Jacques Chirac also hit the rocks over Maastricht and EMU. His decision to call a snap election ended up handing victory on a plate to the Socialist Party. Like Kohl’s current conflict with the Bundesbank, Chirac predicated his election campaign on an aggressively ‘pro-EMU’ stance, not conceding an inch to critics of the EMU criteria. ‘Maastricht 1999 or nothing’ demanded Chirac. The French electorate rejected his uncompromising message. Lionel Jospin, leader of the SP and now the prime minister in-waiting, has already called for a “reorientation” of the European project. Specifically, he wants a ‘softening’ of the Maastricht criteria.

Clearly, the march towards a single currency and European integration has faltered heavily - with the chance of it ‘taking off’ in 1999 as originally planned now looking less likely. France and Germany are meant to be the power houses behind the Emu, yet even they do not look in a fit state to join the ‘first wave’. Larry Elliot of The Guardian was in no doubt:

“There is absolutely no chance that the Euro will come into force as planned. The choice is between the most blatant fudging of the criteria for entry, a rewriting of the Maastricht terms to suit the French socialists, delay to ensure that countries qualify as originally stipulated, or a total collapse” (June 2).

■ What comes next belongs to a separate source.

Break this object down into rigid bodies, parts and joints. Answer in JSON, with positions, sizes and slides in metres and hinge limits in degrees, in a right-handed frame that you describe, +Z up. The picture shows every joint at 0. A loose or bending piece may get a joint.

Some might be tempted to find this a source of comfort, if not a cause for rejoicing. The “total collapse” of the Emu is certainly the aim of Le Pen’s Front National in France. The number one election issue for the FN was the preservation of the French nation, which according to FN propaganda is threatened with extinction at the hands of a European ‘super-state’. For Le Pen this is such a determining issue that he even called for FN supporters to vote for a ‘left’ candidate - including those of the French Communist Party - where there was no FN candidate, on the eminently logical grounds that the Socialist Party/Communist Party are a little less ‘pro-European’ than the mainstream parties of the right.

This conjures up the odd, if not disturbing, spectacle of fascists voting for ‘communists’. Unsurprisingly, Le Pen’s ‘vote left’ message scandalised a large section of his party, which almost erupted into civil war over the issue. But the fact that such a political configuration could come into play at all indicates graphically how the spectre of Maastricht is dislocating French politics and society in general. The same story, to a greater or lesser degree, will be repeated throughout the whole of Europe.

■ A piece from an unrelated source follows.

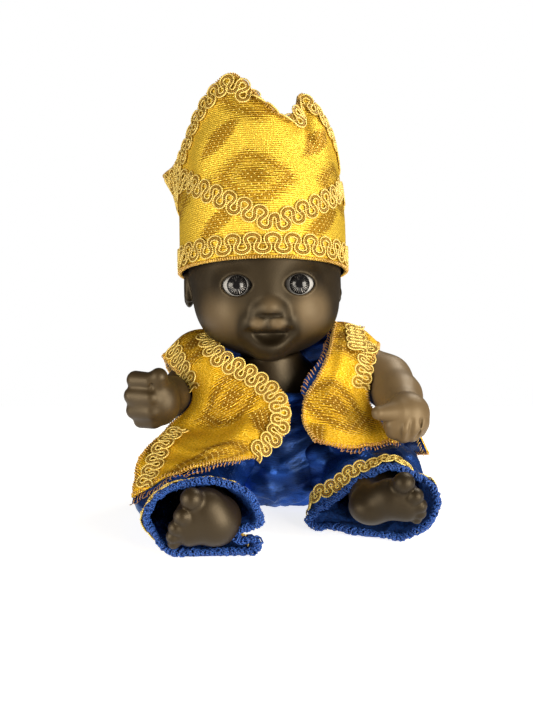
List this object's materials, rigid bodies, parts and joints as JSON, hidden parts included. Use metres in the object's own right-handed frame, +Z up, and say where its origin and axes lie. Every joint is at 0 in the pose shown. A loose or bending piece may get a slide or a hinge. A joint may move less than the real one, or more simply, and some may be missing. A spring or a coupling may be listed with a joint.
{
  "type": "santeria child figurine",
  "caption": "Seated baby doll figurine of dark vinyl in a gold brocade crown hat and waistcoat and blue satin trousers, edged with looped gold braid, for an altar or a shelf.",
  "frame": {"origin": "middle of the flat underside of the trousers' seat, on the surface that the doll sits on", "axes": "+Z up, -Y the way the doll faces, so its own right hand is on the -X side"},
  "size_m": [0.1433, 0.1477, 0.2033],
  "materials": {
    "vinyl": "satin",
    "eye": "polished",
    "brocade": "woven with a metallic sheen",
    "satin": "satin weave",
    "braid": "metallic thread"
  },
  "bodies": {
    "root": {"head": "vinyl", "right_eye": "eye", "left_eye": "eye", "torso": "vinyl", "right_arm": "vinyl", "left_arm": "vinyl", "right_leg": "vinyl", "left_leg": "vinyl", "trousers": "satin", "waistcoat": "brocade", "waistcoat_front_braid": "braid", "waistcoat_right_arm_braid": "braid", "waistcoat_left_arm_braid": "braid", "hat": "brocade", "hat_brim_braid": "braid", "hat_chevron_braid": "braid", "hat_crown_braid": "braid", "right_cuff_braid": "braid", "left_cuff_braid": "braid"}
  },
  "joints": []
}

In many respects, Le Pen’s tactical orientation - the embrace of the viper - to the PCF when it comes to Europe says far more about the ‘communists’ than about the fascists. True, the PCF has not adopted the undiluted national socialism of the Socialist Labour Party leadership, with its calls for Britain to ‘get out’ of Europe. But the PCF long ago abandoned even the ritualised vestiges of international socialism and Marxism-Leninism, and has no answers for the working class, no programme for revolution and socialism. Headless, the PCF leadership does not see European integration as the basis for socialism but only as the saviour of its backward looking utopian vision of ‘friendly’ social democratic capitalism.

It has to be emphasised strongly that no section of the bourgeoisie has an answer to the crisis which is building up over Maastricht and the emergence of the global economy. As the nation state becomes increasingly anachronistic and inefficient, and is patently seen to be so, so the bourgeoisie becomes more frantic - and more brain dead. Larry Elliot, in the same Guardian article, tries to convince us that British bourgeois politicians are wiser than their French and German counterparts: “The wait-and-see policy adopted by both parties in the election campaign is looking ever more sensible as the days roll by”.

Similarly, The Observer raises a patriotic cheer for British farsightedness: “The wait-and-see approach on the single currency - with which John Major tried to hold the Conservative Party together - looks more and more vindicated”. Fantastically, it goes on to state that if the “European left can keep up the pressure, there is a real chance of creating a ... millennial boom” (my emphasis, June 1).

Here is the pipe-dream par excellence of capitalism and its prophets: the “millennial boom” is just around the Maastricht comer if we just “wait-and-see” for a bit, and then a bit more, and then perhaps ...

Communists reject out of hand the ‘Maastrichtophilia’ of Kohl and Chirac, the ‘Europhobia’ of the SLP’s policy documents, or the timid “wait-and-see-ism’ of the so-called “European left”. We positively welcome the inexorable coming together of Europe, and the world, into a common economy - this can only objectively advance the cause of real, scientific socialism. Therefore, the erosion of the nation state is something we view with pleasure.

However, we condemn the reactionary consequences of Maastricht and the ravages of capitalist integration, with its savage austerity plans and vicious attacks on the working class. Kohl, Chirac and co want to see a Europe of bankers, businessmen, state bureaucrats and ‘experts’, which rules over the working class. We want, on the other hand, a democratic Europe run by workers for workers. Nothing else is good enough.